MATERIAL ->
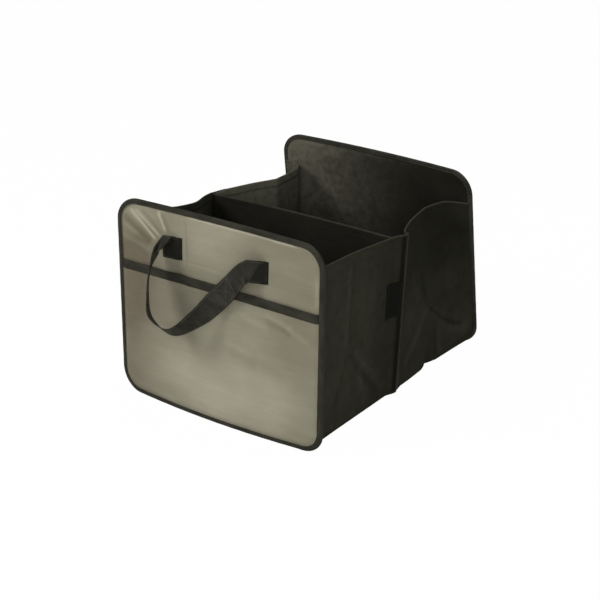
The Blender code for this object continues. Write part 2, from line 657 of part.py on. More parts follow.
def closure_patch(name, side):
    """Patch of hook tape sewn to the outside of the front bay, just before the seam."""
    rise = np.linspace(-0.5, 0.5, 5)[:, None] * PATCH_HEIGHT
    end = FIN_Y - PATCH_EDGE
    start = end - PATCH_WIDTH
    y = np.array([end, SEAM_Y, (start + SEAM_Y) / 2, start]) + 0.0 * rise
    z = PATCH_CENTRE_Z + rise + 0.0 * y
    base = FLOOR_Z + FOOT_RADIUS
    height = (z - base) / (SEAM_TOP - base)
    clear = BAY_THICK / 2 + 2 * GAP + PATCH_THICK / 2
    x = side.sign * (front_wall_half(y, height, side) + clear)
    points = np.stack([x, y, z], axis=-1)
    return sheet(name, points, PATCH_THICK, material(name, HOOK_BLACK, 0.95))


def centre_on_origin():
    """Slide the whole part so that the middle of its box stands over the origin."""
    bpy.context.view_layer.update()
    graph = bpy.context.evaluated_depsgraph_get()
    corners = []
    for piece in PARTS.objects:
        if piece.type == "MESH":
            shape = piece.evaluated_get(graph)
            corners += [shape.matrix_world @ vertex.co for vertex in shape.data.vertices]
    corners = np.array(corners)
    middle = (corners.min(axis=0) + corners.max(axis=0)) / 2
    ORIGIN.location = (-middle[0], -middle[1], 0.0)


for old in list(bpy.data.objects):
    bpy.data.objects.remove(old)
bpy.context.scene.collection.children.link(PARTS)
bpy.context.scene.collection.children.link(CUTTERS)
ORIGIN = bpy.data.objects.new("organizer_origin", None)
PARTS.objects.link(ORIGIN)

for panel in (FRONT, REAR):
    panel_board(panel)
    panel_cover(panel)
    panel_lining(panel)
    panel_pocket(panel)
    pocket_band(panel)
    edge_tape(panel)
    handle(panel)
bay_cloths()
divider()
base_boards()
closure_patch("right_closure_patch", RIGHT)
closure_patch("left_closure_patch", LEFT)
centre_on_origin()
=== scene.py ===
# %% [markdown]
# # A folding organizer for a car boot
# The real object is sewn from cloth and stiffened with boards. Two stiff panels with bound edges stand at
# its ends, black cloth runs between them as two open bays, and a board in a sleeve stands between the
# bays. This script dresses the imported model: it keeps the boards and lays finer cloth, tape, webbing and
# stitches in the places of the plain solids.

import bpy
import numpy as np
from mathutils import Matrix, Vector


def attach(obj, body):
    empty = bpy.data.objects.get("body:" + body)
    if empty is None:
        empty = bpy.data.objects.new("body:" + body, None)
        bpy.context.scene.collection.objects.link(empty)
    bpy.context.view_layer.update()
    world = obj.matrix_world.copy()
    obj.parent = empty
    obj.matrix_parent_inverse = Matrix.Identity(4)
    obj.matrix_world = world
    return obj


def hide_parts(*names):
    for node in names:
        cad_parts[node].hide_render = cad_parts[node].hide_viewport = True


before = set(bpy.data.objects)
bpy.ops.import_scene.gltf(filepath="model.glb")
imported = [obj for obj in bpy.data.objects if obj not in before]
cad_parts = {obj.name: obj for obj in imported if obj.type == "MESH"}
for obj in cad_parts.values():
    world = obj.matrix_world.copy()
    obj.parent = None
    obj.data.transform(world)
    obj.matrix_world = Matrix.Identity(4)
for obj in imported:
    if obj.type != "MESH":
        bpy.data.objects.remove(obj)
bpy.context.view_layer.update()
print("nodes:", len(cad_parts))

# %% [markdown]
# ## Camera and studio
# The camera stands where the photographer stood: to the right, in front and a little above. Its place came
# from fitting the outlines of both end panels. The studio is plain: a pale floor, a pale sky and large
# soft lamps. The main lamp is high on the left, because the strap's shadows fall to the right.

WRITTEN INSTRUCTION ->
Retype exactly what runs from the line containing "for panel in" through the line containing "from mathutils import Matrix, Vector", both lines included, and stop there.

THE RESULT ->
for panel in (FRONT, REAR):
    panel_board(panel)
    panel_cover(panel)
    panel_lining(panel)
    panel_pocket(panel)
    pocket_band(panel)
    edge_tape(panel)
    handle(panel)
bay_cloths()
divider()
base_boards()
closure_patch("right_closure_patch", RIGHT)
closure_patch("left_closure_patch", LEFT)
centre_on_origin()
=== scene.py ===
# %% [markdown]
# # A folding organizer for a car boot
# The real object is sewn from cloth and stiffened with boards. Two stiff panels with bound edges stand at
# its ends, black cloth runs between them as two open bays, and a board in a sleeve stands between the
# bays. This script dresses the imported model: it keeps the boards and lays finer cloth, tape, webbing and
# stitches in the places of the plain solids.

import bpy
import numpy as np
from mathutils import Matrix, Vector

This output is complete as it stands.